_Do this_:
From the records below, copy out exactly the lines from the one containing "Keep writing the" to the one containing "return Value(self, node.outputs[0])", both included. Add nothing else.

Records:
- - - -
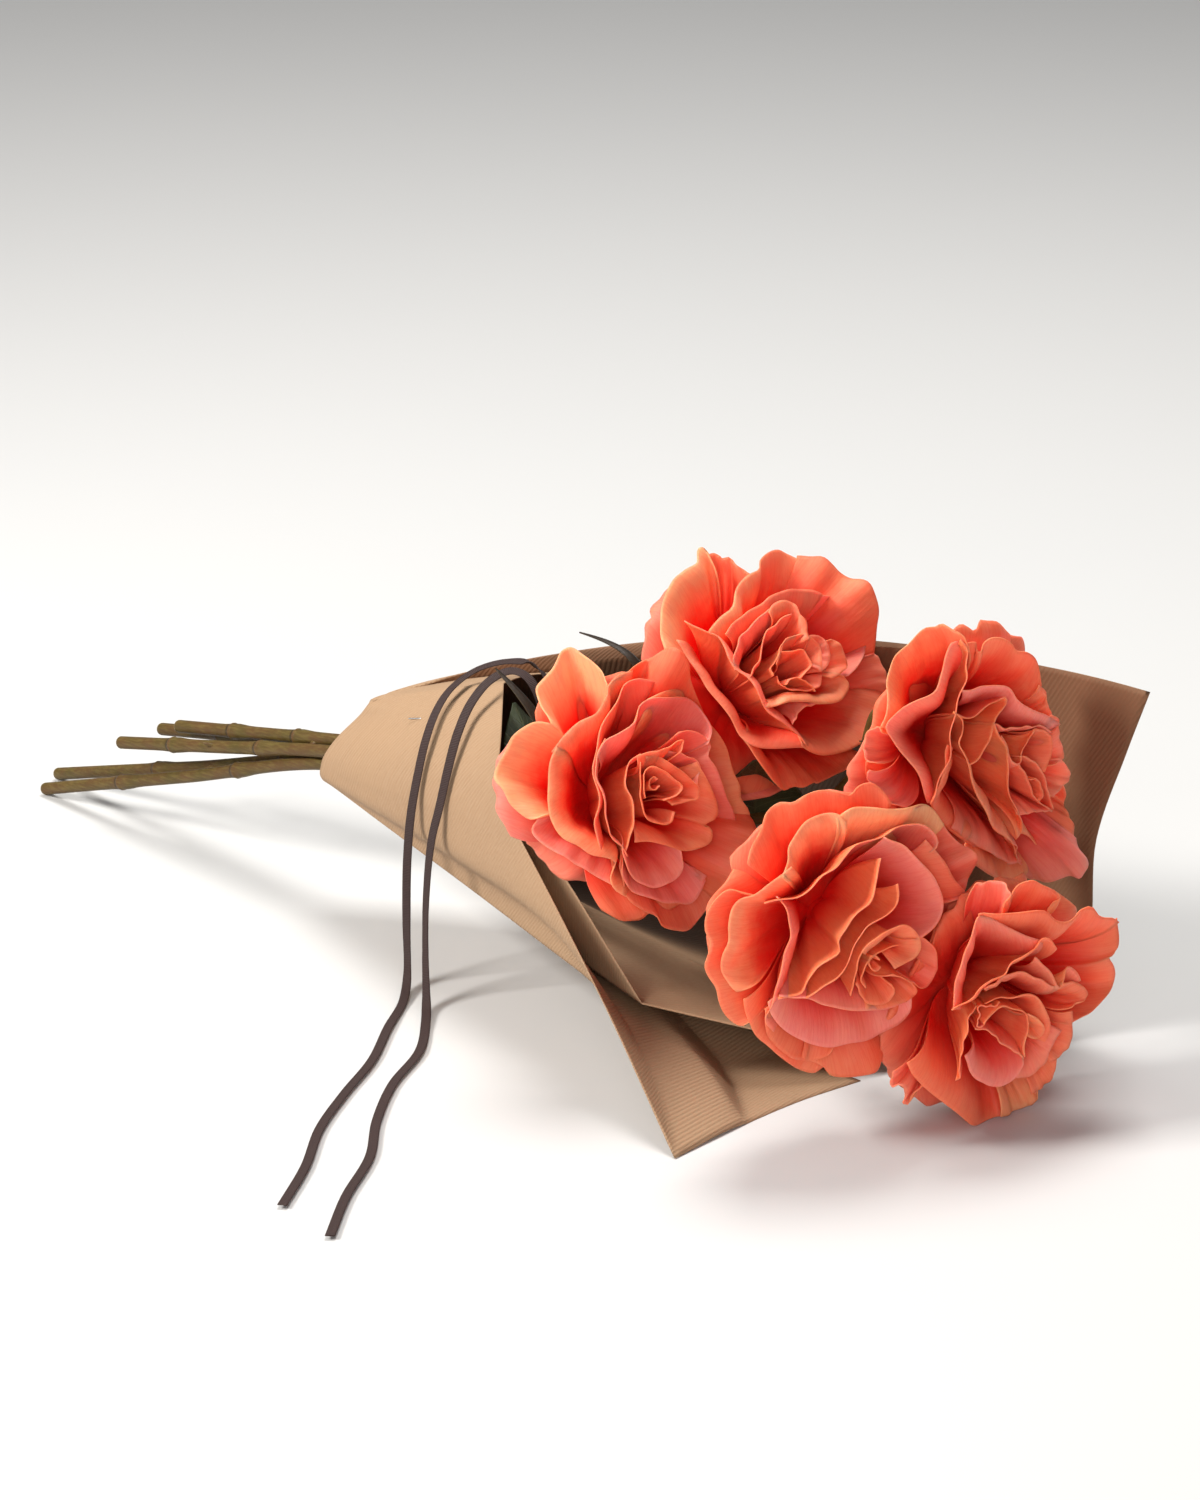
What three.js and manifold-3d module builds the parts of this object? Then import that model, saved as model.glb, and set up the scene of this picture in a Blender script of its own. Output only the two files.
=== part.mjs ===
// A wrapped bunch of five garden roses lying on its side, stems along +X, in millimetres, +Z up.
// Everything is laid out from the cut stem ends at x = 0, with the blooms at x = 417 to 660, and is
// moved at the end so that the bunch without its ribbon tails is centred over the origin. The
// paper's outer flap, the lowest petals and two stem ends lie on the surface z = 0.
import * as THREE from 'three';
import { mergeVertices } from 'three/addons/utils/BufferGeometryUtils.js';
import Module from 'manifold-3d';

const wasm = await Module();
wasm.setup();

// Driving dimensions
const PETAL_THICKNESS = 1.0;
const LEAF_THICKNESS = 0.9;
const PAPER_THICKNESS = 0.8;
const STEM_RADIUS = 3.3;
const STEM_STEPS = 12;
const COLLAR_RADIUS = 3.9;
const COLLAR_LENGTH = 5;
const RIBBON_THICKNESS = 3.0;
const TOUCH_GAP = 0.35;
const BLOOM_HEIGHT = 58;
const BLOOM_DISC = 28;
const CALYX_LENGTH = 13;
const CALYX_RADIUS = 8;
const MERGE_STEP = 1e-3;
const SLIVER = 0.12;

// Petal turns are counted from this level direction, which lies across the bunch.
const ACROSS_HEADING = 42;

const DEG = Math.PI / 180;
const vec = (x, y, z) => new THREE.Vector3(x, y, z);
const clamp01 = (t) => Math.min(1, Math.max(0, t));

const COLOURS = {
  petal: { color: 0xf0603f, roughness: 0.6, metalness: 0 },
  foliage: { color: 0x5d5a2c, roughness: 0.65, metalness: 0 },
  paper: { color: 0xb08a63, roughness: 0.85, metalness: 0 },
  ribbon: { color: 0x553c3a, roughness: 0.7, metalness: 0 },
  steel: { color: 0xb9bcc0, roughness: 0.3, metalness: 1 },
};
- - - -
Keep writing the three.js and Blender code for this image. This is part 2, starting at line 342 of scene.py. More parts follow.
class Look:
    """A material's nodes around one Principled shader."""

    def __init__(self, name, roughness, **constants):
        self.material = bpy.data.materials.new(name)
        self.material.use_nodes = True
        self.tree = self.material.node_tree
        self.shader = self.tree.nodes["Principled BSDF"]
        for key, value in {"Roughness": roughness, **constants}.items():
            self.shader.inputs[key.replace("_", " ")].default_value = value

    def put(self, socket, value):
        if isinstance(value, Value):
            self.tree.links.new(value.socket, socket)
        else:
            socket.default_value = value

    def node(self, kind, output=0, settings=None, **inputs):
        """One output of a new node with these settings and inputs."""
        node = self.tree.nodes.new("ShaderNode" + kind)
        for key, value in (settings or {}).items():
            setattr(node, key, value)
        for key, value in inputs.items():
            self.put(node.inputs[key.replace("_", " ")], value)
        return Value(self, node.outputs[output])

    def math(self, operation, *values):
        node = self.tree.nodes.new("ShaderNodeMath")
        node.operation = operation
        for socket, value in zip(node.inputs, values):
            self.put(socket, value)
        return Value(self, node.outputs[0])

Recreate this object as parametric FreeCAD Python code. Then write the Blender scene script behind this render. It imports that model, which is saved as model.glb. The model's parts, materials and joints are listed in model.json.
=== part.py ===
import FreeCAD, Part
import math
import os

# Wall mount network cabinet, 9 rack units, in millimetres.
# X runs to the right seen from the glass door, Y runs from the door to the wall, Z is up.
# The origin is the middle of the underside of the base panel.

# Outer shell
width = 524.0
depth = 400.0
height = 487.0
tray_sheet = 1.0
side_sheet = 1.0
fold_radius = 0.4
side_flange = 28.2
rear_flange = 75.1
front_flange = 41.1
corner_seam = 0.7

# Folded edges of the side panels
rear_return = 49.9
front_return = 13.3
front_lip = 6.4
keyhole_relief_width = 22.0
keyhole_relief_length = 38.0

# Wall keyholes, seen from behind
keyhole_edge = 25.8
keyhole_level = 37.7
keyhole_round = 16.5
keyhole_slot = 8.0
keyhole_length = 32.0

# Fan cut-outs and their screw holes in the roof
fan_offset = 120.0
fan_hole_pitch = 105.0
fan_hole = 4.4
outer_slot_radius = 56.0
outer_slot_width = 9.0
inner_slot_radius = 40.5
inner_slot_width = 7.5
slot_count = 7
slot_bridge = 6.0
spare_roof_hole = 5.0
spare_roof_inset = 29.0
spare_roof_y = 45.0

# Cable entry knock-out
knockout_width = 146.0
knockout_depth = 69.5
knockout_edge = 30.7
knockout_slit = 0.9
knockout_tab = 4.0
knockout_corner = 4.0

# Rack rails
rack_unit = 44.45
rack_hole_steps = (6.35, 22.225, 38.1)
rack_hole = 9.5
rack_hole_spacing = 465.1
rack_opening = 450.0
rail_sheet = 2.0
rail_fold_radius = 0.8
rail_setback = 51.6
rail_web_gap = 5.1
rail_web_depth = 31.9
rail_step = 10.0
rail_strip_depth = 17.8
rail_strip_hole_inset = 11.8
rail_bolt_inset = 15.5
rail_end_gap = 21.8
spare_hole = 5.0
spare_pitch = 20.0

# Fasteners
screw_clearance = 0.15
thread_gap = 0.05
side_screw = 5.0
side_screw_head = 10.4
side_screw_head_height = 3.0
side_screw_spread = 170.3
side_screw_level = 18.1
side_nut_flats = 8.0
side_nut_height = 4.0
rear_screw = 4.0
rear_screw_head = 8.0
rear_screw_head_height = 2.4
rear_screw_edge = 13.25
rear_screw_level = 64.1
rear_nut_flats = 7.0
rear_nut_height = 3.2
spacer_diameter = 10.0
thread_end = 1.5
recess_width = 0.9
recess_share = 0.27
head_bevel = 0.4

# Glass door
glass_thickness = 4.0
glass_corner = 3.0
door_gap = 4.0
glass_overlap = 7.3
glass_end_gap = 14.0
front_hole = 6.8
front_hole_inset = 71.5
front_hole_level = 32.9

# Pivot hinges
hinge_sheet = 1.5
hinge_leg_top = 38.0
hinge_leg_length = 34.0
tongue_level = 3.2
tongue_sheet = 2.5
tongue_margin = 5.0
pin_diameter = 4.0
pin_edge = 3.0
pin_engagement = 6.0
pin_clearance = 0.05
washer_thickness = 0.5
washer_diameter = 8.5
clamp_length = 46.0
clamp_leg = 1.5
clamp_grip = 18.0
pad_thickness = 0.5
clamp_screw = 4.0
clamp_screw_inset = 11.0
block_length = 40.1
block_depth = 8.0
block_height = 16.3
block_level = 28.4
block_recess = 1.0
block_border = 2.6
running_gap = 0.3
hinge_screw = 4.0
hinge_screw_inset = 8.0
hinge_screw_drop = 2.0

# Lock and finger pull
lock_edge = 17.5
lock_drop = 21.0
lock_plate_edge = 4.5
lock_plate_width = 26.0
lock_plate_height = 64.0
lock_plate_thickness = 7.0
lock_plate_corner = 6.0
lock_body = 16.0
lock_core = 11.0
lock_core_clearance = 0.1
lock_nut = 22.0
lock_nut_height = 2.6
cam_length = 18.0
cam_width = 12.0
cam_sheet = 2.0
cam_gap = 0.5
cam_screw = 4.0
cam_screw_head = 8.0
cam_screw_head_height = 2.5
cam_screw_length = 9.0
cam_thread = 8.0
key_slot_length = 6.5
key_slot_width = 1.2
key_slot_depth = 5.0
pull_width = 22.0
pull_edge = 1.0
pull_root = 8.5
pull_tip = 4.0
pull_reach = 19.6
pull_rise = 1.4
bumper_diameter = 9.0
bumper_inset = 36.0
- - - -
_Expected output_:
Keep writing the three.js and Blender code for this image. This is part 2, starting at line 342 of scene.py. More parts follow.
class Look:
    """A material's nodes around one Principled shader."""

    def __init__(self, name, roughness, **constants):
        self.material = bpy.data.materials.new(name)
        self.material.use_nodes = True
        self.tree = self.material.node_tree
        self.shader = self.tree.nodes["Principled BSDF"]
        for key, value in {"Roughness": roughness, **constants}.items():
            self.shader.inputs[key.replace("_", " ")].default_value = value

    def put(self, socket, value):
        if isinstance(value, Value):
            self.tree.links.new(value.socket, socket)
        else:
            socket.default_value = value

    def node(self, kind, output=0, settings=None, **inputs):
        """One output of a new node with these settings and inputs."""
        node = self.tree.nodes.new("ShaderNode" + kind)
        for key, value in (settings or {}).items():
            setattr(node, key, value)
        for key, value in inputs.items():
            self.put(node.inputs[key.replace("_", " ")], value)
        return Value(self, node.outputs[output])

    def math(self, operation, *values):
        node = self.tree.nodes.new("ShaderNodeMath")
        node.operation = operation
        for socket, value in zip(node.inputs, values):
            self.put(socket, value)
        return Value(self, node.outputs[0])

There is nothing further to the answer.